En outre, le Hamas est un mouvement d’obédience sunnite, contrairement à la myriade des mandataires pro-iraniens de l’Iran comme le Hezbollah, chiites. Si Téhéran a fait le choix de soutenir le Hamas, ce n’est pas par affinité, mais parce que cette organisation s’inscrit, elle aussi, dans une lutte contre l’Etat d’Israël. Au-delà d’une dénonciation vigoureuse de l’élimination d’Ismaïl Haniyeh, qui entraînera sans aucun doute une réponse, Téhéran n’a pour autant pas l’intention de laisser le conflit devenir incontrôlable sur le plan régional.

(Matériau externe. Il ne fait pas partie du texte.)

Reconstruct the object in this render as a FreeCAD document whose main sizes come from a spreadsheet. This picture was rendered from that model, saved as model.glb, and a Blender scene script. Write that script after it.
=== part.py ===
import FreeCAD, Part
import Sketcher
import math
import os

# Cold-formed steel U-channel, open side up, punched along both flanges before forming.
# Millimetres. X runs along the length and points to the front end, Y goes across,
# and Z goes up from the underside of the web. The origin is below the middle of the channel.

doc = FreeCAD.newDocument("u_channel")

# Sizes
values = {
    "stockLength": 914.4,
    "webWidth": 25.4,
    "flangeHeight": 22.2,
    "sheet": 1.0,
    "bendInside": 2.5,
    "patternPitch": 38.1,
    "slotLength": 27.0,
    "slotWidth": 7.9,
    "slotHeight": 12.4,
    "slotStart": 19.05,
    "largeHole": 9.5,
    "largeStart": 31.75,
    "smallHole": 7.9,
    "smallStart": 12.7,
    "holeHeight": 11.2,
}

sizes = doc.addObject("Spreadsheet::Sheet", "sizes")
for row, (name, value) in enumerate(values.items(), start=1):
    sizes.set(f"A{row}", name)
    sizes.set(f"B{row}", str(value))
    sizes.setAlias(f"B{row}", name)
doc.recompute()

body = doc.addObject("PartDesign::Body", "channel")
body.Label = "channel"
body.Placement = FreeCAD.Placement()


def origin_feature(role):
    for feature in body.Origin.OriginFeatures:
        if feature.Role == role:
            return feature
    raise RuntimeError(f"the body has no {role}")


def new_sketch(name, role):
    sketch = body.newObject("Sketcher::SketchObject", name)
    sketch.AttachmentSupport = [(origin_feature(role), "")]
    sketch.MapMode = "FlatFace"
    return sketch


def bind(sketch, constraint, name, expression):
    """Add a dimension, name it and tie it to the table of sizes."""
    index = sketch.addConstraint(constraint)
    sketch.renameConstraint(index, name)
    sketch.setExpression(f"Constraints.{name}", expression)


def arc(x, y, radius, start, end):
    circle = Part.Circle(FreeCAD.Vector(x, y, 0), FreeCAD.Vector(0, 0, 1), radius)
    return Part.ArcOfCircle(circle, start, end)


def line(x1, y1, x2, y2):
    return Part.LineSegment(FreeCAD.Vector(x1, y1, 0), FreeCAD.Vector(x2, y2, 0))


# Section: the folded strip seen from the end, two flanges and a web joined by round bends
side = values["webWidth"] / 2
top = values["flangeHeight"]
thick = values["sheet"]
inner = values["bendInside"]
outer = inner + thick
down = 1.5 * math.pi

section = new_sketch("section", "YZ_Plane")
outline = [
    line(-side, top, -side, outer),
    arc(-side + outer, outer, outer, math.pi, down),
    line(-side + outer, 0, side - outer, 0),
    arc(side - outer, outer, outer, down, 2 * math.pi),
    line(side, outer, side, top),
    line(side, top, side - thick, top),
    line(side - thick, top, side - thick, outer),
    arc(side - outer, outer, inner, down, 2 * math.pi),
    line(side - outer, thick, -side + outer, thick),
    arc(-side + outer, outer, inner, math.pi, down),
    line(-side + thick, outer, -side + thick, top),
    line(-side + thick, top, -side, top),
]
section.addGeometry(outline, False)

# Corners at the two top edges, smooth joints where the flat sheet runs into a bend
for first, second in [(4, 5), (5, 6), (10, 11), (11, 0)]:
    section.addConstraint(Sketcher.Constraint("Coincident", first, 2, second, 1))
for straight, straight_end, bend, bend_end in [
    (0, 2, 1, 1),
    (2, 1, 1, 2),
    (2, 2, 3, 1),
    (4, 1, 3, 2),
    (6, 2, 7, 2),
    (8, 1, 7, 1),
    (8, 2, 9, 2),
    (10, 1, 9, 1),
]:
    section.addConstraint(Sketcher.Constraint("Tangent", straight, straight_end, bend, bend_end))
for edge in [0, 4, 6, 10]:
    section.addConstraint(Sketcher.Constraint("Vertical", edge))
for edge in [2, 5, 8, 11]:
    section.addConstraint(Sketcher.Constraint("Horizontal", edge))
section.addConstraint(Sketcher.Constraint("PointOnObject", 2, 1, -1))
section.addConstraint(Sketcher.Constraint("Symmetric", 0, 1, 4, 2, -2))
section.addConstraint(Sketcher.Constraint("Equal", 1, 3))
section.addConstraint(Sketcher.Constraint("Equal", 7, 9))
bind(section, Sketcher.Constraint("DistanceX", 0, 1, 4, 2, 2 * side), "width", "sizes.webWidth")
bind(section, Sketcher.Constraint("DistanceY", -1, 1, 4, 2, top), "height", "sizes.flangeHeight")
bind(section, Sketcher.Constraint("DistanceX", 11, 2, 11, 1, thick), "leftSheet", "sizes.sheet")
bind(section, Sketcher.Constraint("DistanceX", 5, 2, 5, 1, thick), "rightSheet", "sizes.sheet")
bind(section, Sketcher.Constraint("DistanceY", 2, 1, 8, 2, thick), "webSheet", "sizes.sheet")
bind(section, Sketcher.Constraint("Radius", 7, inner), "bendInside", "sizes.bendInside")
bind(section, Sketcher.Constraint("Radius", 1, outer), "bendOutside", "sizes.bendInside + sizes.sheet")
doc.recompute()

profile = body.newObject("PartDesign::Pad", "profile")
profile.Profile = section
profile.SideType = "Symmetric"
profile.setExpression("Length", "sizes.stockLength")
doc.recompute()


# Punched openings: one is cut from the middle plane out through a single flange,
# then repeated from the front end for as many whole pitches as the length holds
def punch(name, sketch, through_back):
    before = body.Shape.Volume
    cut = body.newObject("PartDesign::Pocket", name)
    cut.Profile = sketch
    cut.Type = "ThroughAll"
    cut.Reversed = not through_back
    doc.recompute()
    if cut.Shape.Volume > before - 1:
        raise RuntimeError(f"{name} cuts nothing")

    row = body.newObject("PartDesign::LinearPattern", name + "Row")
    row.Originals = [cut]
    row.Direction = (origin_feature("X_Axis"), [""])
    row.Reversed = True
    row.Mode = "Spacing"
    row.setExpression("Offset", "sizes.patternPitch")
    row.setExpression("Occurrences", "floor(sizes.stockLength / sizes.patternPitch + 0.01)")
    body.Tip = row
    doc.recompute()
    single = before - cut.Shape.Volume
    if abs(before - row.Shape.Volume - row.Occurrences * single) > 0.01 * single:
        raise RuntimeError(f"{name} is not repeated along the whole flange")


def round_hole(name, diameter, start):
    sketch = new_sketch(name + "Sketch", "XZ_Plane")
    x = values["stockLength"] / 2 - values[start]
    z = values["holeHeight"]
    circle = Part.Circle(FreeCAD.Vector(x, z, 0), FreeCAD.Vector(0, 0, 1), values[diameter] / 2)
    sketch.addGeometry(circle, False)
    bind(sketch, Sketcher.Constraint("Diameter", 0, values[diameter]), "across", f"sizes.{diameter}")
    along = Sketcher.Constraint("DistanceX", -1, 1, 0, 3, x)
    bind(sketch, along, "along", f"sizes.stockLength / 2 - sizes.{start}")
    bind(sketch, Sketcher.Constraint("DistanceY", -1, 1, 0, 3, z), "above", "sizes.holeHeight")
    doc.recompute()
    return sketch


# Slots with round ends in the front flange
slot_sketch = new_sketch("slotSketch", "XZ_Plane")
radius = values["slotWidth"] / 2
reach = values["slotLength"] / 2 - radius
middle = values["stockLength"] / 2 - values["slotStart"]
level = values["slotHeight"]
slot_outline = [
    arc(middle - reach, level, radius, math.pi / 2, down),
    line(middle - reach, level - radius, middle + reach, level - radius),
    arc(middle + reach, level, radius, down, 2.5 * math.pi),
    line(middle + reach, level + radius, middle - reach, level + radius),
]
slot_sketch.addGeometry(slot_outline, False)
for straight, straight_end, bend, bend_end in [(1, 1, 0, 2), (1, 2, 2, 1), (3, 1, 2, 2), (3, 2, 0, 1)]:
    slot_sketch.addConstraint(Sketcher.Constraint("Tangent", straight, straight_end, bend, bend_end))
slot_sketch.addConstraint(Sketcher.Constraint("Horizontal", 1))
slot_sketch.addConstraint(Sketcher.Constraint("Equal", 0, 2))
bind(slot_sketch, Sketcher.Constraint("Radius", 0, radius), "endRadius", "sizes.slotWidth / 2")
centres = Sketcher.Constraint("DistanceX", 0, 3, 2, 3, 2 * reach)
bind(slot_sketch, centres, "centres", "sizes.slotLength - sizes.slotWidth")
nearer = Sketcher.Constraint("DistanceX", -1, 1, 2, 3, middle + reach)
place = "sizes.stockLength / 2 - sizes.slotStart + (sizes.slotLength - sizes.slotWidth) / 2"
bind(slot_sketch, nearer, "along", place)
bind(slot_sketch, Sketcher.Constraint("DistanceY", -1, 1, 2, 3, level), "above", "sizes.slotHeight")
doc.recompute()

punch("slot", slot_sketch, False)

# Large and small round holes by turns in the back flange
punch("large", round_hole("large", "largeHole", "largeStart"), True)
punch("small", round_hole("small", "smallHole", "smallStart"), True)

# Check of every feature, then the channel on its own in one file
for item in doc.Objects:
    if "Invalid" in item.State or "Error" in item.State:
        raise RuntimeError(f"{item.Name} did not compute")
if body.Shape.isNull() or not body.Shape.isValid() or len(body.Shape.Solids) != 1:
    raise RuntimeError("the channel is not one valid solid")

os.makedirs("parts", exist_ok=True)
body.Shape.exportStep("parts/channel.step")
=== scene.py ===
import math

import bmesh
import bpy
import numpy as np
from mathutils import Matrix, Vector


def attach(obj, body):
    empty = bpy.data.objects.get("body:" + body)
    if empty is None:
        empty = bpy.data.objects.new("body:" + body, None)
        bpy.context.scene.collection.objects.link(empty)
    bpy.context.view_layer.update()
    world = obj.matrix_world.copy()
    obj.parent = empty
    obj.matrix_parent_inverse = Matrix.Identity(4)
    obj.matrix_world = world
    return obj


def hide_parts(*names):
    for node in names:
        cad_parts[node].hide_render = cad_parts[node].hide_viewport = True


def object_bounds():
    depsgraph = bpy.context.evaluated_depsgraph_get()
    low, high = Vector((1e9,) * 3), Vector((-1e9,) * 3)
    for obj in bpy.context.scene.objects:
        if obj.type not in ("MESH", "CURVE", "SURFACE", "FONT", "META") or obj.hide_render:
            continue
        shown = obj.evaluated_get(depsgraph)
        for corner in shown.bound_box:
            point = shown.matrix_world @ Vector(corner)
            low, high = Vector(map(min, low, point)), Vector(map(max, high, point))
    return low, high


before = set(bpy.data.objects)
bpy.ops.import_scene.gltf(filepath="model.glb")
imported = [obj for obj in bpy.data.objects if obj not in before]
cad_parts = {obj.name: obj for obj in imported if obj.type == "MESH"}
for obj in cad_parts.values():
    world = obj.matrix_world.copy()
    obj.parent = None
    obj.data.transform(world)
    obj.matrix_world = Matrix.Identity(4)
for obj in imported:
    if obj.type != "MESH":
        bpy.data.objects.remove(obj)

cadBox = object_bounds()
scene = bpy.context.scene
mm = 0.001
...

L’élimination d’Ismaïl Haniyeh sur le sol iranien constitue un camouflet pour Téhéran…
Indéniablement. On se trouve dans le cadre d’une opération s’étant déroulée à l’intérieur du pays, alors qu’Ismaïl Haniyeh avait été invité pour venir célébrer l’élection du nouveau président iranien Massoud Pezechkian. Il y avait déjà eu des précédents en matière de défaillance sécuritaire, mais l’image que cela renvoie est désastreuse pour le pouvoir iranien, d’autant plus qu’Ismaïl Haniyeh était logé non pas dans un hôtel de la capitale mais dans un complexe supposément sécurisé des Gardiens de la Révolution. A l’inverse, Israël démontre par cette élimination que ses forces sont capables de réaliser une opération spectaculaire d’élimination ciblée en plein Téhéran.
Les discussions autour d’un potentiel cessez-le-feu avec le Hamas sont-elles définitivement enterrées après l’élimination d’Ismaïl Haniyeh ?

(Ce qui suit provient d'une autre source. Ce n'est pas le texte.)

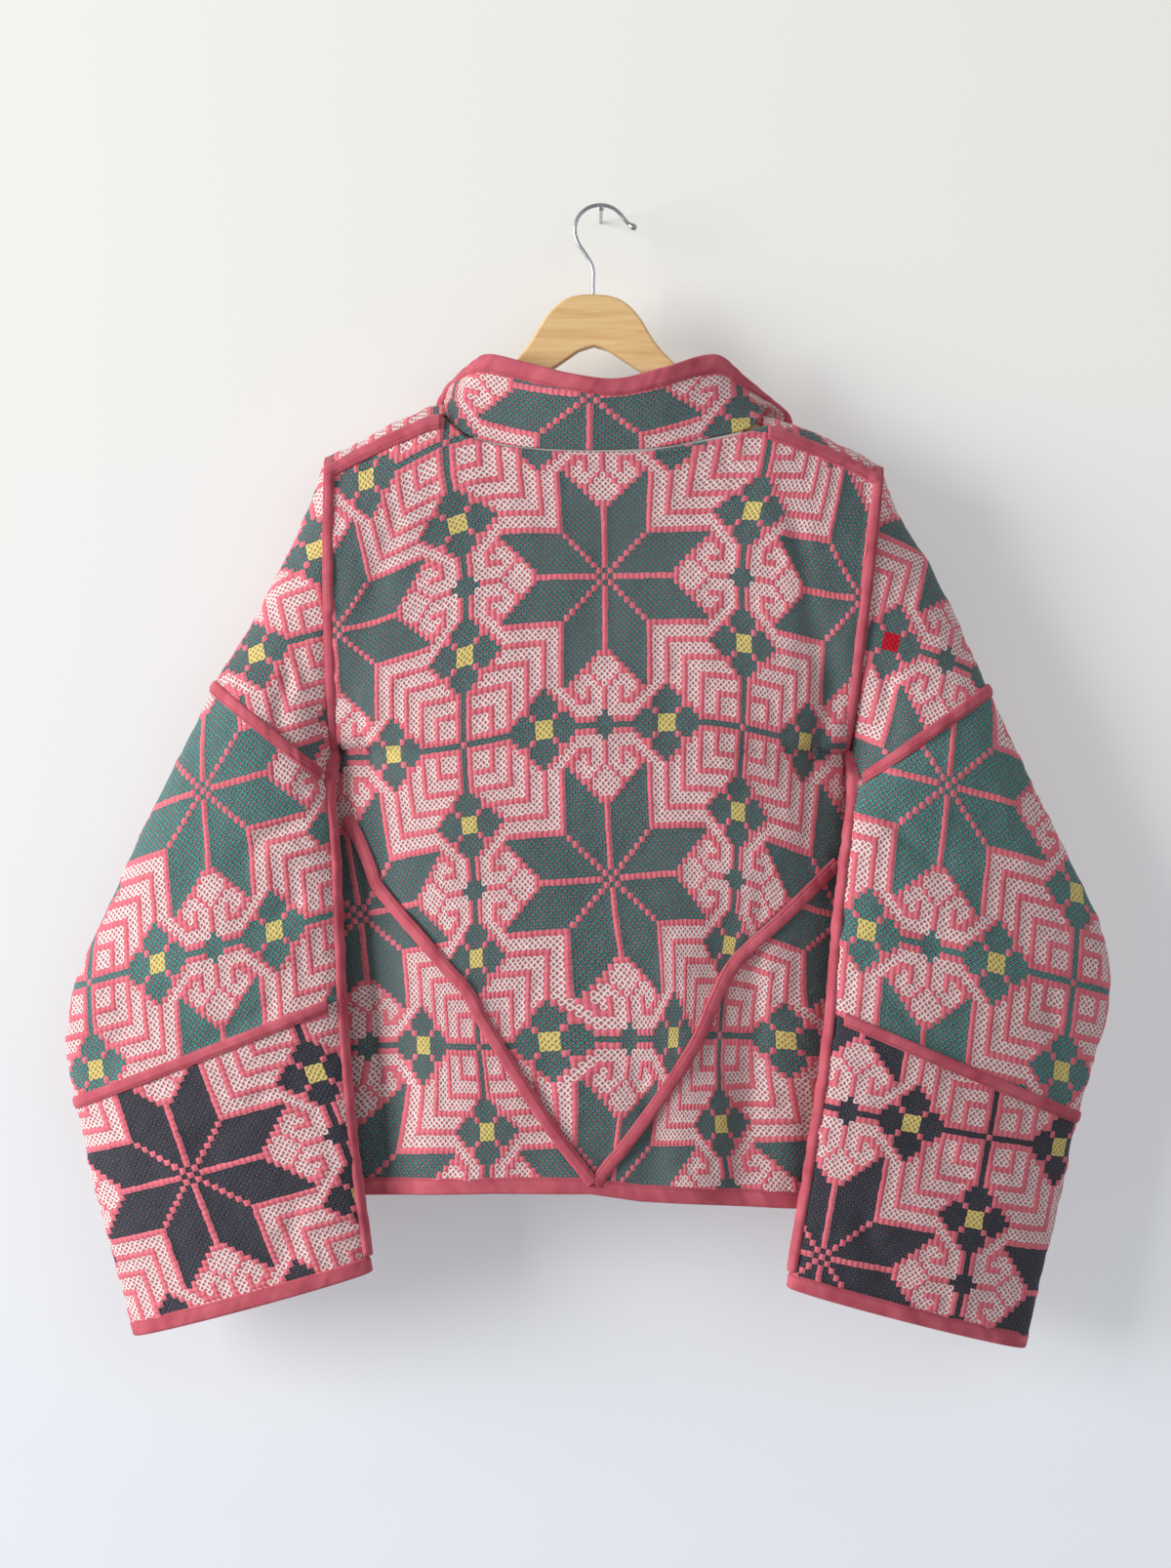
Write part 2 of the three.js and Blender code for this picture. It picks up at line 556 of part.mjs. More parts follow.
const COLLAR_END = COLLAR.length - 1;

function collarPoint(u, v) {
  const get = (column) => readSmooth(COLLAR, clamp(u, 0, COLLAR_END), column);
  const base = vec(get('baseX'), get('baseY'), get('baseZ') + 5 * SEAM_GAP);
  const top = vec(get('topX'), get('topY'), get('topZ'));
  return base.lerp(top, v);
}

function collarSurface(u, v) {
  const { n } = withNormal(collarPoint, clamp(u, 0.01, COLLAR_END - 0.01), clamp(v, 0.01, 0.99), 1);
  return { p: collarPoint(u, v), n };
}

// ---------------------------------------------------------------- slanting tapes on the back
const SLANTS = {
  left: [
    { x: -205, z: -508 },
    { x: -188, z: -529 },
    { x: -169.5, z: -552 },
    { x: -137.6, z: -598 },
    { x: -90.6, z: -671 },
    { x: -44, z: -741 },
    { x: -18, z: -776 },
  ],
  right: [
    { x: 191, z: -536 },
    { x: 168, z: -558 },
    { x: 145, z: -580 },
    { x: 108, z: -614 },
    { x: 92, z: -641 },
    { x: 76.7, z: -676 },
    { x: 49.5, z: -719 },
    { x: 18, z: -762 },
    { x: 6, z: -776 },
  ],
};

// Back cloth at a place given by x and z: u is found by halving.
function backAt(x, z) {
  let low = -1;
  let high = 1;
  for (let pass = 0; pass < 30; pass += 1) {
    const middle = (low + high) / 2;
    if (across(middle, z).x < x) low = middle;
    else high = middle;
  }
  const u = (low + high) / 2;
  const base = hemZ(across(u, -800).x);
  const v = (z - base) / (backTop(u).z - base);
  return backSurface(clamp(u, -0.995, 0.995), clamp(v, 0.003, 0.99));
}

function slantTape(rows, side) {
  const last = rows.length - 1;
  const grid = steps(0, last, last * 3).map((t) => {
    const [x, z] = [readSmooth(rows, t, 'x'), readSmooth(rows, t, 'z')];
    const dx = readSmooth(rows, Math.min(t + 0.05, last), 'x') - readSmooth(rows, Math.max(t - 0.05, 0), 'x');
    const dz = readSmooth(rows, Math.min(t + 0.05, last), 'z') - readSmooth(rows, Math.max(t - 0.05, 0), 'z');
    const size = Math.hypot(dx, dz);
    return steps(-1, 1, 2).map((s) => {
      const off = (side * s * TAPE_WIDTH) / 2 / size;
      return backAt(x - off * dz, z + off * dx);
    });
  });
  return tapeOn(turned(grid), { lift: PUFF + TAPE_LIFT + SEAM_GAP });
}

// ---------------------------------------------------------------- hanger
// Upper and lower edge of the wooden body, from its left end to its right end.
const HANGER_TOP = [
  { x: -212, z: -209.5 },
  { x: -205, z: -203 },
  { x: -173, z: -187.5 },
  { x: -141, z: -174 },
  { x: -122, z: -172.5 },
  { x: -106, z: -160 },
  { x: -93, z: -147 },
  { x: -80, z: -138.5 },
  { x: -70, z: -127 },
  { x: -58, z: -111 },
  { x: -45, z: -90 },
  { x: -32, z: -77.5 },
  { x: -20, z: -73 },
  { x: -6.5, z: -72.2 },
  { x: 7.5, z: -73.5 },
  { x: 20, z: -79 },
  { x: 32, z: -91.5 },
  { x: 44, z: -111 },
  { x: 59, z: -127.5 },
  { x: 83, z: -147 },
  { x: 106, z: -166 },
  { x: 123, z: -177 },
  { x: 147, z: -184 },
  { x: 179, z: -195.5 },
  { x: 207, z: -209 },
  { x: 213, z: -215 },
];
const HANGER_LOW = [
  { x: 211, z: -223 },
  { x: 200, z: -224 },
  { x: 150, z: -202 },
  { x: 80, z: -163 },
  { x: 31, z: -134.5 },
  { x: 6, z: -118 },
  { x: -6, z: -114.5 },
  { x: -18, z: -118.5 },
  { x: -39, z: -133 },
  { x: -77, z: -153.5 },
  { x: -129, z: -184.5 },
  { x: -173, z: -206 },
  { x: -200, z: -218 },
  { x: -210, z: -217 },
];

function hangerBody() {
  const bevel = 2;
  const shape = new THREE.Shape([...HANGER_TOP, ...HANGER_LOW].map(({ x, z }) => new THREE.Vector2(x, z)));
  const geometry = new THREE.ExtrudeGeometry(shape, {
    depth: HANGER_THICK - 2 * bevel,
    bevelEnabled: true,
    bevelThickness: bevel,
    bevelSize: bevel,
    bevelOffset: -bevel,
    bevelSegments: 1,
    steps: 1,
  });
  geometry.rotateX(Math.PI / 2);
  geometry.translate(0, MID_Y + HANGER_THICK / 2 - bevel, 0);
  return geometry;
}

// Wire hook: centre line from the wood to the tip, which ends in a small ball.
const HOOK = [
  { x: -6.6, z: -71.9, radius: 1 },
  { x: -6.6, z: -60, radius: 1 },
  { x: -6.6, z: -52, radius: 1 },
  { x: -8.6, z: -45.5, radius: 1 },
  { x: -13.9, z: -37, radius: 1 },
  { x: -18.8, z: -29.5, radius: 1 },
  { x: -21.4, z: -21.5, radius: 1 },
  { x: -20.8, z: -13, radius: 1 },
  { x: -16.8, z: -5.6, radius: 1 },
  { x: -9.6, z: -0.2, radius: 1 },
  { x: 0, z: 1.65, radius: 1 },
  { x: 9, z: -0.5, radius: 1 },
  { x: 15.5, z: -5.6, radius: 1 },
  { x: 20.2, z: -11.6, radius: 1 },
  { x: 23.2, z: -14.2, radius: 1 },
  { x: 24.4, z: -15, radius: 1.45 },
  { x: 26.4, z: -16.4, radius: 1.75 },
  { x: 28.6, z: -17.9, radius: 1.1 },
];

// Rod round a path in the plane of the hanger, closed by flat ends.
function rod(path, sides = 8) {
  const rings = path.map(({ x, z, radius }, k) => {
    const before = path[Math.max(k - 1, 0)];
    const after = path[Math.min(k + 1, path.length - 1)];
    const along = vec(after.x - before.x, 0, after.z - before.z).normalize();
    const sideways = vec(along.z, 0, -along.x);
    return steps(0, 1, sides).slice(0, -1).map((s) => {
      const turn = 2 * Math.PI * s;
      const way = sideways.clone().multiplyScalar(Math.cos(turn)).add(vec(0, Math.sin(turn), 0));
      return vec(x, MID_Y, z).addScaledVector(way, WIRE_RADIUS * radius);
    });
  });
  const positions = rings.flat().flatMap((p) => [p.x, p.y, p.z]);
  const faces = [];
  for (let k = 0; k < rings.length - 1; k += 1) {
    for (let i = 0; i < sides; i += 1) {
      const [a, b] = [k * sides + i, k * sides + ((i + 1) % sides)];
      faces.push(a, a + sides, b, b, a + sides, b + sides);
    }
  }
  const end = (rings.length - 1) * sides;
  for (let i = 1; i < sides - 1; i += 1) {
    faces.push(0, i, i + 1, end, end + i + 1, end + i);
  }
  return solid(positions, faces);
}

// Nail in the wall that the hook hangs over.
const NAIL = { radius: 1.4, headRadius: 2.6, from: -9, to: 50 };

function nail() {
  const profile = [
    [0, 0],
    [NAIL.headRadius, 0],
    [NAIL.headRadius, 1.5],
    [NAIL.radius, 1.5],
    [NAIL.radius, NAIL.to - NAIL.from],
    [0, NAIL.to - NAIL.from],
  ].map(([r, y]) => new THREE.Vector2(r, y));
  const geometry = new THREE.LatheGeometry(profile, 8);
  geometry.translate(0, NAIL.from, -NAIL.radius - SEAM_GAP);
  return geometry;
}

// ---------------------------------------------------------------- the model
const model = new THREE.Group();
model.name = 'kantha_bomber_jacket_on_hanger';

function put(name, geometry, look) {
  const mesh = new THREE.Mesh(geometry, new THREE.MeshStandardMaterial(look));
  mesh.name = name;
  model.add(mesh);
}

const backGrid = sample(backSurface, backColumns, backRows);
const backPuff = (j, i, p) => {
  const inside = j > 1 && j < backRows.length - 3 && i > 0 && i < BACK_COLUMNS;
  return inside ? puffAt(p.z, p.x) : 0;
};
put('back_panel', clothWall(backGrid, { skipRows: 2, skipColumns: 2 }, backPuff), CLOTH);

const frontRows = [0, TAPE_ROW, ...steps(0.06, 0.82, 14), 0.87, 0.905, 0.93, 0.955, 0.975, 0.988, 1];
const CENTRE_FRONT = 0.012;
const frontColumns = [...steps(1, NECK_U, 7), 0.452, 0.44, 0.42, ...steps(5 / 13, 1 / 13, 4), CENTRE_FRONT];
for (const side of ['left', 'right']) {
  const columns = side === 'left' ? frontColumns.map((u) => -u).reverse() : frontColumns;
  const grid = sample(frontSurface, columns, frontRows);
  put(`front_${side}`, clothWall(grid, { skipColumns: 2 }), CLOTH);
  const sign = side === 'left' ? -1 : 1;
  const hemColumns = columns.filter((u) => Math.abs(u) < 0.99 && Math.abs(u) > 0.06);
  const hem = sample(frontSurface, hemColumns, [0, TAPE_ROW]);
  put(`tape_hem_${side}`, tapeOn(hem), TAPE);
  const edgeColumns = [0, 0.5, 1].map((s) => sign * (CENTRE_FRONT + s * TAPE_COLUMN));
  const edge = sample(frontSurface, edgeColumns, frontRows.map((v) => clamp(v, 0, 0.99)));
  put(`tape_edge_${side}`, tapeOn(turned(edge)), TAPE);
  const seamRows = [1 - TAPE_ROW, 1 - TAPE_ROW / 2, 1];
  const seam = sample(backSurface, SHOULDER_COLUMNS.map((u) => sign * u), seamRows);
  put(`tape_shoulder_${side}`, tapeOn(seam), TAPE);
}

for (const side of ['left', 'right']) {
  const sleeve = SLEEVES[side];
  put(`sleeve_upper_${side}`, sleevePiece(sleeve, 0, UPPER_RING, 6), CLOTH);
  put(`sleeve_mid_${side}`, sleevePiece(sleeve, UPPER_RING, LOWER_RING, 11), CLOTH);
  put(`sleeve_cuff_${side}`, sleevePiece(sleeve, LOWER_RING, CUFF_END, 7), CLOTH);
  put(`tape_armhole_${side}`, armholeTape(sleeve), TAPE);
  put(`tape_under_sleeve_${side}`, underSleeveTape(sleeve), TAPE);
  put(`tape_upper_ring_${side}`, ringTape(sleeve, UPPER_RING), TAPE);
  put(`tape_lower_ring_${side}`, ringTape(sleeve, LOWER_RING), TAPE);
  put(`tape_cuff_${side}`, cuffTape(sleeve), TAPE);
  put(`tape_slant_${side}`, slantTape(SLANTS[side], sleeve.hole.side), TAPE);
}

const collarGrid = sample(collarSurface, steps(0, COLLAR_END, COLLAR_COLUMNS), steps(0, 1, 4));
put('collar', clothWall(collarGrid, {}), CLOTH);
const collarEdge = sample(collarSurface, steps(0.3, COLLAR_END - 0.3, COLLAR_COLUMNS), [0.84, 0.92, 1]);
put('tape_collar', tapeOn(collarEdge), TAPE);
put('tape_hem_back', tapeOn(backGrid.slice(0, 2).map((line) => line.slice(1, -1))), TAPE);

put('hanger_body', hangerBody(), WOOD);
put('hanger_hook', rod(HOOK), STEEL);
put('wall_nail', nail(), STEEL);

export default model;
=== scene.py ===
"""Quilted bomber jacket on a wooden hanger, hung from a nail in a wall.

Lengths are millimetres until mesh_object() turns them into metres. The flat sizes of sheets,
the wall and the lights are given in metres.
The jacket's back faces the camera (-Y); x grows to its right sleeve as seen from behind.
"""
import math
import bpy
import numpy as np
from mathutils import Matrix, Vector


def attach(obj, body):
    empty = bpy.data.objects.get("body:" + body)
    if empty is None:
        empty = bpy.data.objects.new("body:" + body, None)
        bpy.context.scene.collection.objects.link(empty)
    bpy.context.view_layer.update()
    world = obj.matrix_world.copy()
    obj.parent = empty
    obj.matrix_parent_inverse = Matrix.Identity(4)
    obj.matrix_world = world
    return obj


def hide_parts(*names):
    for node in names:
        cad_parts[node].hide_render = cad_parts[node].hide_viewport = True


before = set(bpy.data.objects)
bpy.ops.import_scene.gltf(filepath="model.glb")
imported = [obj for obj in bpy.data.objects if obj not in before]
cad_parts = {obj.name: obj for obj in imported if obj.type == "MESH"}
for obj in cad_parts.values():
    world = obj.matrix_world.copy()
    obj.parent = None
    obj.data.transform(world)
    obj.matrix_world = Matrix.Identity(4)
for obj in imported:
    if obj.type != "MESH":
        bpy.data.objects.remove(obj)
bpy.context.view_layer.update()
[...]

Il est incontestable que cela ne va pas les favoriser. Et c’est un euphémisme. Une “fenêtre d’opportunité” avait été signalée récemment avec l’idée que le Hamas avait accepté pour la première fois d’assouplir l’une de ses positions de principe, qui était celle d’un cessez-le-feu définitif préalable. Même si des blocages existaient encore entre les positions israéliennes et celles du Hamas, le secrétaire d’Etat américain Antony Blinken avait fait part d’un optimisme raisonné en indiquant que les discussions avançaient et que l’on approchait de la “ligne d’arrivée”. L’élimination d’Ismaïl Haniyeh, qui poussait en faveur de pourparlers, hypothèque donc clairement la finalisation d’un accord. C’est devenu un scénario très improbable à court terme.